* **Written problem**
Hand back each line, unchanged, from the top down to the line where "thread_chamfer = 0.5" sits.

* **Input rows**
##############################
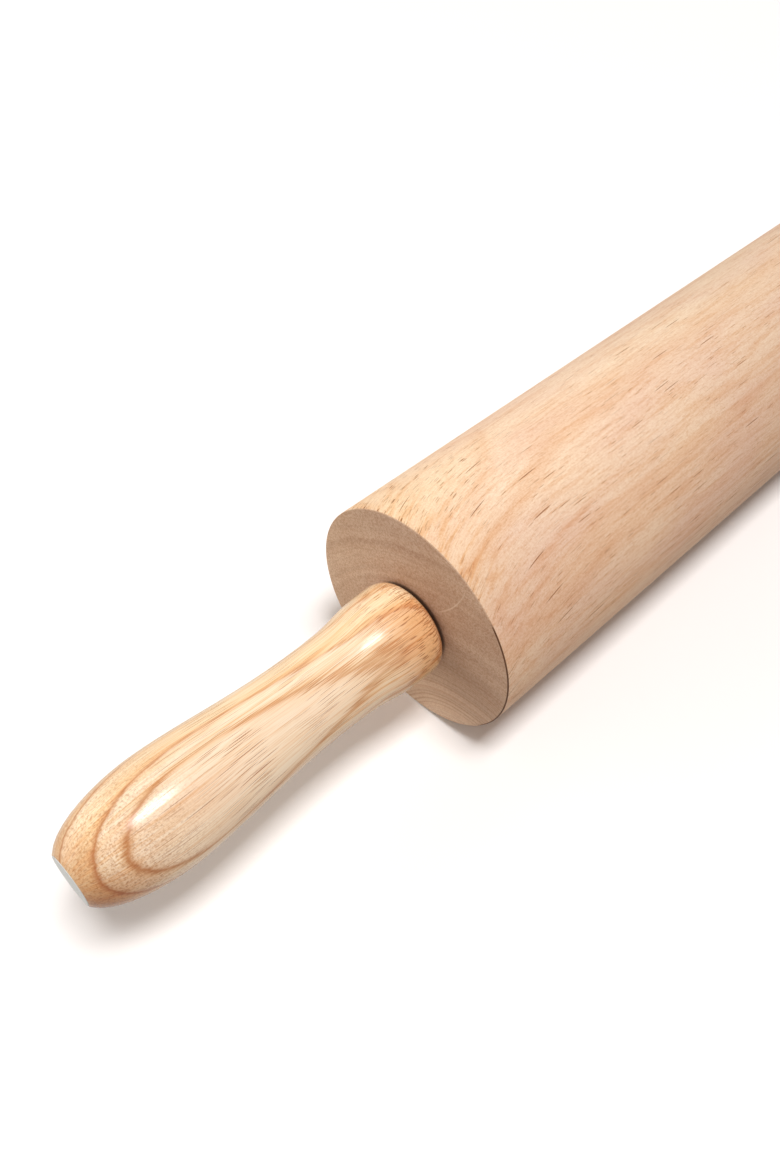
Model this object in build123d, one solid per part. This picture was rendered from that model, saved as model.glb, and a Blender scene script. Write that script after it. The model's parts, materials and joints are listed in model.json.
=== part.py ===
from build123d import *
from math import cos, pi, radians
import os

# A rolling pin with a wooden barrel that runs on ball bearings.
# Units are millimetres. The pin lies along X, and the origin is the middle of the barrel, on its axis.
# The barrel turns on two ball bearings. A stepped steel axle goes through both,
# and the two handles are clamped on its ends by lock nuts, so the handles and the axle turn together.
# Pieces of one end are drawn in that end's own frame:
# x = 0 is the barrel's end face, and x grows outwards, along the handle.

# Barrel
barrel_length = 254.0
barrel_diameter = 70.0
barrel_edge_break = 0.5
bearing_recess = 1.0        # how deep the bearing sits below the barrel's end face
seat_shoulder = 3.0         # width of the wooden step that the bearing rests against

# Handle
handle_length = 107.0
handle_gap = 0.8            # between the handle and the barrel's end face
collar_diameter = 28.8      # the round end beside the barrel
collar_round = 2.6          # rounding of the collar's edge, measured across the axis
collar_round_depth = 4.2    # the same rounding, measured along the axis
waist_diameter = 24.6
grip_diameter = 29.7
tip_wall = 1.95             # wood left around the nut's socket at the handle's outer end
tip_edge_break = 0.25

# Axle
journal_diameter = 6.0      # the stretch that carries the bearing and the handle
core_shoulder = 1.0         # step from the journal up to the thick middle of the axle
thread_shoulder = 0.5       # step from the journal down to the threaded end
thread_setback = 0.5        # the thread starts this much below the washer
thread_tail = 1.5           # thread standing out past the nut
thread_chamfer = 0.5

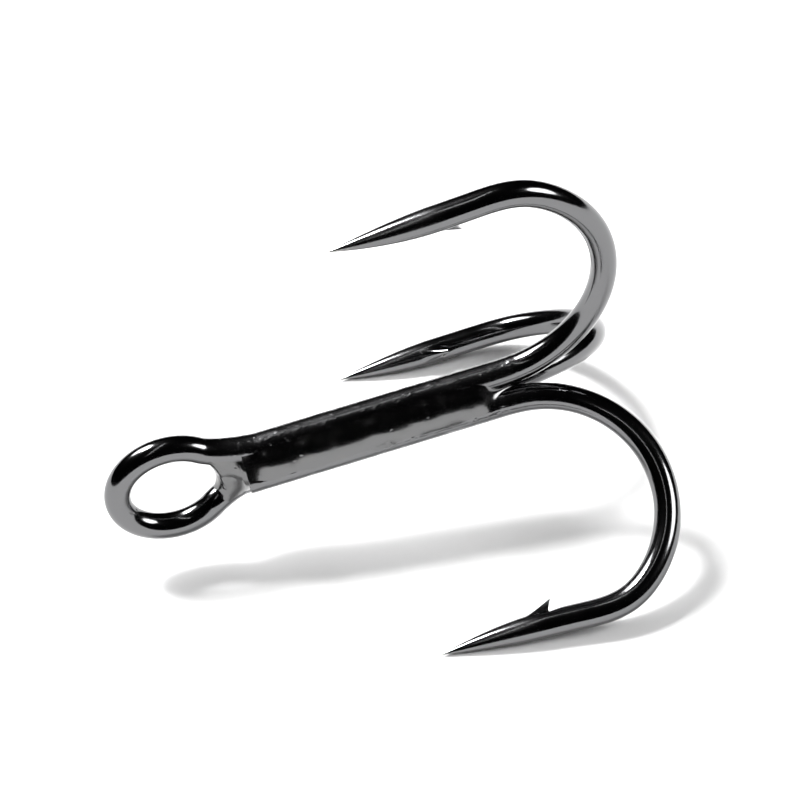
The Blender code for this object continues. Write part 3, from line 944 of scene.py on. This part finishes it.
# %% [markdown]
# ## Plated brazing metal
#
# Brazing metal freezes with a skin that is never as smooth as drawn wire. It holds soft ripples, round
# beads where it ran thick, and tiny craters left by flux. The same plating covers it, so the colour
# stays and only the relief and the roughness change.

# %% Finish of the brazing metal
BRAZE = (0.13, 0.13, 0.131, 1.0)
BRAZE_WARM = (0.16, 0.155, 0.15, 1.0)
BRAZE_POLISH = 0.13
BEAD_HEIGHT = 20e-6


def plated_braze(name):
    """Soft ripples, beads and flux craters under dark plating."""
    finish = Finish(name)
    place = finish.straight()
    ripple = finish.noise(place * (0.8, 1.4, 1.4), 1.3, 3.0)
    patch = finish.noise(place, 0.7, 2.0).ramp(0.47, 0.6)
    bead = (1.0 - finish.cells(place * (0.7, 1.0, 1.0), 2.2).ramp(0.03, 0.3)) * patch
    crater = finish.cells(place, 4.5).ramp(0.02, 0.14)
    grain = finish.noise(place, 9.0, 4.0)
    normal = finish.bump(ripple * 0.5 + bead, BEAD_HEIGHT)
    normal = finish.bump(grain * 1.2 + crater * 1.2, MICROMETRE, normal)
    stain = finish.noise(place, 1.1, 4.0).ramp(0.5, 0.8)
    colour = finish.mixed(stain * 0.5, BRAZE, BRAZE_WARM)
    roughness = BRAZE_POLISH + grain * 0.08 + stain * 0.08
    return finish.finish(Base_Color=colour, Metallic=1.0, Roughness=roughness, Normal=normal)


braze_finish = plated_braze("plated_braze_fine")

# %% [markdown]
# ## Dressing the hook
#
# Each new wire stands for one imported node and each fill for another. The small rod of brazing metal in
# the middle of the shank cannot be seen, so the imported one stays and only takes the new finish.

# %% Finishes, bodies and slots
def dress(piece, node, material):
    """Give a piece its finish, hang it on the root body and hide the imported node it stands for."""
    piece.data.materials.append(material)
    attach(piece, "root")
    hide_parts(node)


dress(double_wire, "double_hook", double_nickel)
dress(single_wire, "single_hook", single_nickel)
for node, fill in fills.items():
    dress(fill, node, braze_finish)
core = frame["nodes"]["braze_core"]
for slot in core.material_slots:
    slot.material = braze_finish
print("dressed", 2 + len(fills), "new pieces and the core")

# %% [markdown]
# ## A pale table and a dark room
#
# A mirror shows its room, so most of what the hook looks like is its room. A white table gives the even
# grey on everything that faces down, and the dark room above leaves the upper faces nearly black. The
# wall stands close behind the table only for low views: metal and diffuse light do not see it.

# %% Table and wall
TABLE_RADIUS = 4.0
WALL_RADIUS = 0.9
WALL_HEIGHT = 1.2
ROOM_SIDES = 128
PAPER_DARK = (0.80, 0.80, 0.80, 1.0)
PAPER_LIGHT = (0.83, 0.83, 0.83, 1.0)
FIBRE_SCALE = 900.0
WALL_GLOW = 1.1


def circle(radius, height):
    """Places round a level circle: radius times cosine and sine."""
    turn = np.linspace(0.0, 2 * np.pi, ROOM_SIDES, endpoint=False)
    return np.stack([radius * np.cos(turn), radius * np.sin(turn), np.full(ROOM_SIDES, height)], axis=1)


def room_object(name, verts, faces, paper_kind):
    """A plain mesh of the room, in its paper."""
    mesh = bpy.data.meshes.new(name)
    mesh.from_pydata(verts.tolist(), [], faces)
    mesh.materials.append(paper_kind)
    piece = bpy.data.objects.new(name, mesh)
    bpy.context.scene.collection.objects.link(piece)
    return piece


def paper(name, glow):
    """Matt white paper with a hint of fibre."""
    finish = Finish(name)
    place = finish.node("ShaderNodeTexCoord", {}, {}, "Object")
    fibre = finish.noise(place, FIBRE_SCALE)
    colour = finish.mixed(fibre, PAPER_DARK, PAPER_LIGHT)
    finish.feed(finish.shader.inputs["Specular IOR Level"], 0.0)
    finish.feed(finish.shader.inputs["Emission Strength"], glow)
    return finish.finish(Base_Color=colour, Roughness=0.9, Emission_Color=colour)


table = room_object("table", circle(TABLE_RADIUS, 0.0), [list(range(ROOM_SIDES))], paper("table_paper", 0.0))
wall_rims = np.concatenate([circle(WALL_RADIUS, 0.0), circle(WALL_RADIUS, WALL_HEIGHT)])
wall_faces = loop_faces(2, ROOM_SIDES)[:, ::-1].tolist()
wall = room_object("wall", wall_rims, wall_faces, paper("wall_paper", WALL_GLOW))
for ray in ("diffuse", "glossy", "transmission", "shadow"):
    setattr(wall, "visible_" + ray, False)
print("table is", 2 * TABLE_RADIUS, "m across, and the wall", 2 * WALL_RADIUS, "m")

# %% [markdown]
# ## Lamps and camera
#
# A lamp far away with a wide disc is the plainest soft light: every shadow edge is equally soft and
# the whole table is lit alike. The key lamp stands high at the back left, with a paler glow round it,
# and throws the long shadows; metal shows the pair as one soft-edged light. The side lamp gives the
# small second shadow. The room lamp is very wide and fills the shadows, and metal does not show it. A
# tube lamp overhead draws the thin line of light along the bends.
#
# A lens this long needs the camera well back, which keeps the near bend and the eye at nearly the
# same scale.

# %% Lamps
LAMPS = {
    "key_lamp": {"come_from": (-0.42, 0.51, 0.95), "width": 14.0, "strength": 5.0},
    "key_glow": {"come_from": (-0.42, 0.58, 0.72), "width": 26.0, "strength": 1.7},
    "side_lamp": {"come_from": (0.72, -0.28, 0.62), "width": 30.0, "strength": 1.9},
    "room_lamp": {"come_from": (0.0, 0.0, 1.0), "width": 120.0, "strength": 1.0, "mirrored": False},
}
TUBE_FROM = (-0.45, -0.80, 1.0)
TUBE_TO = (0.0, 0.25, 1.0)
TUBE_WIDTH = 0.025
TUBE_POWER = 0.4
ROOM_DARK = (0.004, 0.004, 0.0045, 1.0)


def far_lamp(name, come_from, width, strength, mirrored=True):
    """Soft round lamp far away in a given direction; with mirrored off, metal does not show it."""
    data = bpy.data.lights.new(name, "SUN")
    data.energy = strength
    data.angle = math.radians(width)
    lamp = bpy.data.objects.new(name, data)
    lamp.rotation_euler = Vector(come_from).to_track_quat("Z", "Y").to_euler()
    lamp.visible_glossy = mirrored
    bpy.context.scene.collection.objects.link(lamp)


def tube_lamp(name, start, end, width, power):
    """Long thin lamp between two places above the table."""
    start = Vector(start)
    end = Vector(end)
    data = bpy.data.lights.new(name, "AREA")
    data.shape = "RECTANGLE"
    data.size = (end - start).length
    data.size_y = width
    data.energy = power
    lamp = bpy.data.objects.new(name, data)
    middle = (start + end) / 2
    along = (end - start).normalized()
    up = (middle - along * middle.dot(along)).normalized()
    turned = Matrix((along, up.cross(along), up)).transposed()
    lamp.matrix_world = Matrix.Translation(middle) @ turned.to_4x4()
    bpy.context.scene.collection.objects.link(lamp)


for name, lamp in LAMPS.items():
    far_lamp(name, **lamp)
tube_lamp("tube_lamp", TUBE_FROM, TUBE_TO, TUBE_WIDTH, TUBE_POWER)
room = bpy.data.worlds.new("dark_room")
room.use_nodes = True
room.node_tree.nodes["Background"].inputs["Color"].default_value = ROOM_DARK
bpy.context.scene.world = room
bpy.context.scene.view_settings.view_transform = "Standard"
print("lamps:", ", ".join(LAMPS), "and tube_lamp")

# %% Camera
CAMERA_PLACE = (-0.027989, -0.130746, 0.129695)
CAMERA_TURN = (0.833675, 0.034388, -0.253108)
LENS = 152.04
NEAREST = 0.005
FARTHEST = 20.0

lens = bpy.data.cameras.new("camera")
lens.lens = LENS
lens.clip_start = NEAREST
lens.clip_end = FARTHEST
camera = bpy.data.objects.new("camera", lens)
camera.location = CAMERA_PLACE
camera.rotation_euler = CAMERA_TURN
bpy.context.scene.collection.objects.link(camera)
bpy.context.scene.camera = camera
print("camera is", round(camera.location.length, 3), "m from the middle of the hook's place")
##############################
* **Exercise answer**
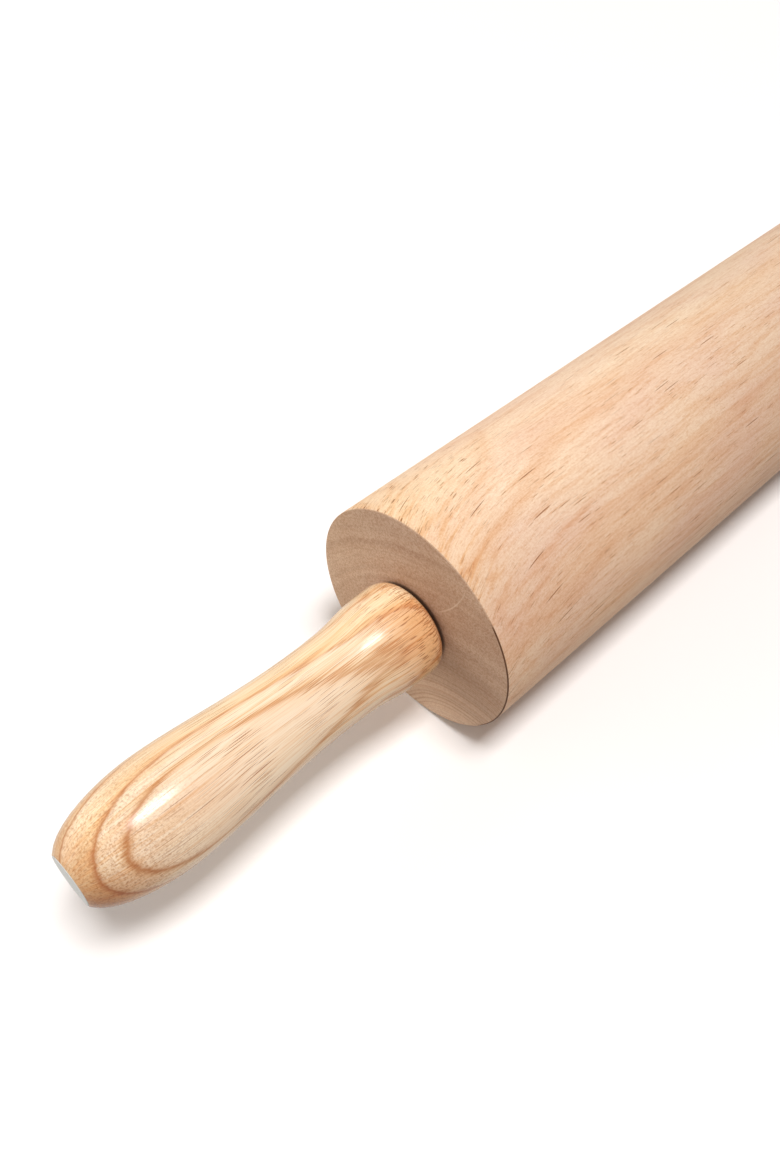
Model this object in build123d, one solid per part. This picture was rendered from that model, saved as model.glb, and a Blender scene script. Write that script after it. The model's parts, materials and joints are listed in model.json.
=== part.py ===
from build123d import *
from math import cos, pi, radians
import os

# A rolling pin with a wooden barrel that runs on ball bearings.
# Units are millimetres. The pin lies along X, and the origin is the middle of the barrel, on its axis.
# The barrel turns on two ball bearings. A stepped steel axle goes through both,
# and the two handles are clamped on its ends by lock nuts, so the handles and the axle turn together.
# Pieces of one end are drawn in that end's own frame:
# x = 0 is the barrel's end face, and x grows outwards, along the handle.

# Barrel
barrel_length = 254.0
barrel_diameter = 70.0
barrel_edge_break = 0.5
bearing_recess = 1.0        # how deep the bearing sits below the barrel's end face
seat_shoulder = 3.0         # width of the wooden step that the bearing rests against

# Handle
handle_length = 107.0
handle_gap = 0.8            # between the handle and the barrel's end face
collar_diameter = 28.8      # the round end beside the barrel
collar_round = 2.6          # rounding of the collar's edge, measured across the axis
collar_round_depth = 4.2    # the same rounding, measured along the axis
waist_diameter = 24.6
grip_diameter = 29.7
tip_wall = 1.95             # wood left around the nut's socket at the handle's outer end
tip_edge_break = 0.25

# Axle
journal_diameter = 6.0      # the stretch that carries the bearing and the handle
core_shoulder = 1.0         # step from the journal up to the thick middle of the axle
thread_shoulder = 0.5       # step from the journal down to the threaded end
thread_setback = 0.5        # the thread starts this much below the washer
thread_tail = 1.5           # thread standing out past the nut
thread_chamfer = 0.5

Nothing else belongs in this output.